(Short problem): Repeat the lines that follow, leaving nothing out.

▶

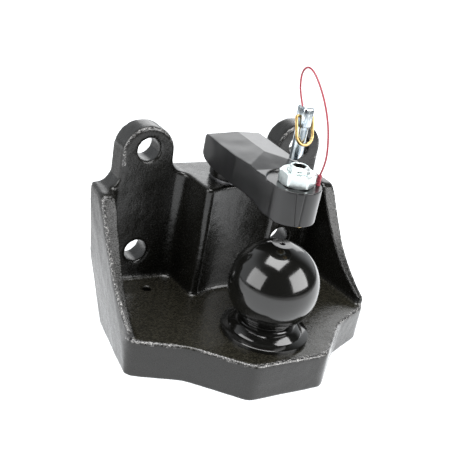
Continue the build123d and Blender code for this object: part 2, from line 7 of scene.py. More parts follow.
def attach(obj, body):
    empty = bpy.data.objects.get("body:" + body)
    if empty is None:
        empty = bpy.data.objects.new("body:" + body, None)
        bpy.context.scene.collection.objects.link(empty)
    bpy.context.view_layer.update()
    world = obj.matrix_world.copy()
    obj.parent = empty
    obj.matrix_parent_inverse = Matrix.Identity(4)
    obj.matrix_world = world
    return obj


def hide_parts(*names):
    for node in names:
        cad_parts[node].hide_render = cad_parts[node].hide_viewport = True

◀

(Solution):
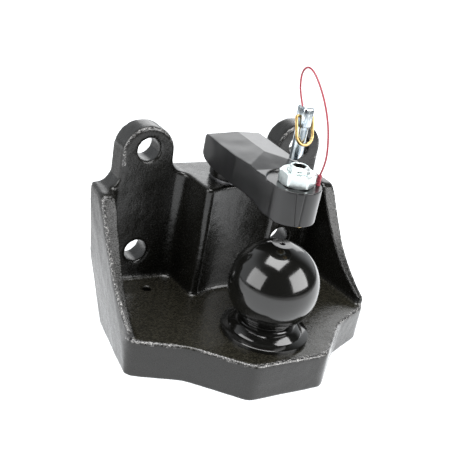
Continue the build123d and Blender code for this object: part 2, from line 7 of scene.py. More parts follow.
def attach(obj, body):
    empty = bpy.data.objects.get("body:" + body)
    if empty is None:
        empty = bpy.data.objects.new("body:" + body, None)
        bpy.context.scene.collection.objects.link(empty)
    bpy.context.view_layer.update()
    world = obj.matrix_world.copy()
    obj.parent = empty
    obj.matrix_parent_inverse = Matrix.Identity(4)
    obj.matrix_world = world
    return obj


def hide_parts(*names):
    for node in names:
        cad_parts[node].hide_render = cad_parts[node].hide_viewport = True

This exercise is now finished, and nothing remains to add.